Ce programme est le tout premier dans le cadre de la politique d'exposition au risque de crédit combinée élevée (HCCE) du FMI. Pouvez-vous expliquer sa signification ?
Constant Lonkeng : Le FMI accorde des prêts aux pays membres principalement par le biais de deux fonds : le Fonds fiduciaire pour la réduction de la pauvreté et la croissance (PRGT) et le Compte des ressources générales (GRA). Le montant du financement disponible pour un pays membre dans le cadre d'un programme soutenu par le FMI est normalement soumis à une limite qui dépend de la taille du pays dans l'économie mondiale. Le nouveau EFF / ECF du Bénin est unique en ce sens qu'il s'agit du tout premier programme soutenu par le FMI à combiner les ressources des deux fonds susmentionnés et au-delà de la limite d'accès combinée normale depuis que le FMI a adopté la politique d'exposition au crédit combinée élevée (HCCE) en 2020. .

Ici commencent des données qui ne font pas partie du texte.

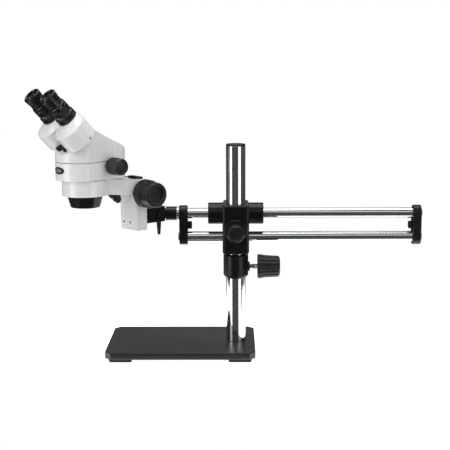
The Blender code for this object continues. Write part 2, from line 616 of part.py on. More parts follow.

L'accès à un programme dans le cadre du HCCE est dicté par trois critères de qualification rigoureux, à savoir (i) le pays doit faire face à des besoins exceptionnels de balance des paiements ; (ii) les risques pesant sur la soutenabilité de la dette publique doivent être convenablement contenus ; et (iii) la capacité institutionnelle du pays doit être suffisamment robuste pour assurer des perspectives raisonnablement solides de succès du programme. Le FMI a évalué que le Bénin remplit actuellement les trois critères, une évaluation qui a été étayée par les antécédents établis du pays en matière de gestion macroéconomique et de responsabilité budgétaire, et son engagement continu en faveur de la réforme.
Nous sommes convaincus que la mise en œuvre constante du programme générera des dividendes tangibles dans l'économie et améliorera la vie quotidienne des familles béninoises.